ADVERTISEMENT

China's Hottest Internet Sector Is Old-Fashioned Food Delivery

China's Hottest Internet Sector Is Old-Fashioned Food Delivery

(Bloomberg) -- China’s fastest-growing online industry segment in the first half was food delivery, as startups backed by Tencent Holdings Ltd. and Alibaba Group Holding Ltd. touted discounts and marshaled armies of people to get restaurant meals to the homes of almost 300 million.
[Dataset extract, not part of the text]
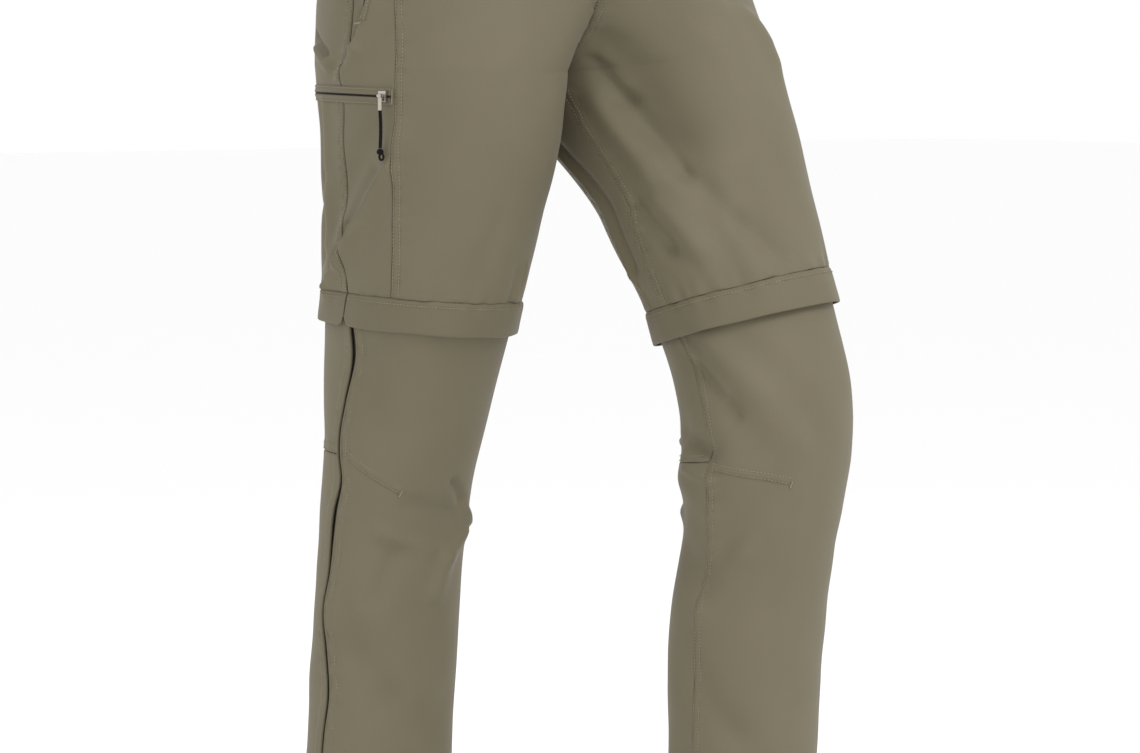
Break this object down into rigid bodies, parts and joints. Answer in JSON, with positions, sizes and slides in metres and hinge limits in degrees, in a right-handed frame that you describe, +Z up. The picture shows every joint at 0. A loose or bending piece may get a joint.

The population of people who rang up meals from phones and computers surged 41.6 percent to 295 million over the first six months, the government’s online industry overseers said in a biennial internet snapshot Friday. That’s well in excess of other markets, including the 7.7 percent user growth in digital payments and 23.7 percent rise in ride-hailing, both more mature sectors.

Food delivery, which has existed for decades, has been turbocharged in the smartphone era to become one of the country’s fiercest online battlefronts. The largest platforms, backed by the country’s internet triumvirate of Tencent, Baidu Inc. and Alibaba, have plied diners with coupons and built out extensive networks. That in turn has encouraged patronage from urbanites who demand fast service at the press of a smartphone screen.

The industry has attracted billions of dollars worth of investments and spurred a flurry of deal-making. This week, Bloomberg reported that sector-leader Meituan Dianping, which is backed by Tencent, is in talks to snag as much as $5 billion in a round of funding that could make it the world’s fourth largest startup. Baidu, the Chinese online search giant, is said to be negotiating the sale of its loss-making Waimai unit to Alibaba-backed Ele.me. Ele.me had 28 million monthly active users as of May and complements the e-commerce operator’s own on-demand services affiliate Koubei. Together, they are vying for supremacy with Meituan.

Over 92 percent of the customers used smartphones to place an order, the China Internet Network Information Center or CNNIC said in its report.

“As the industry matured while profitability remains low, it became an obvious choice for the platforms to explore other related businesses,” the CNNIC said.

There were 751 million internet users in mainland China as of June, almost 20 million more than at the end of 2016, according to the report.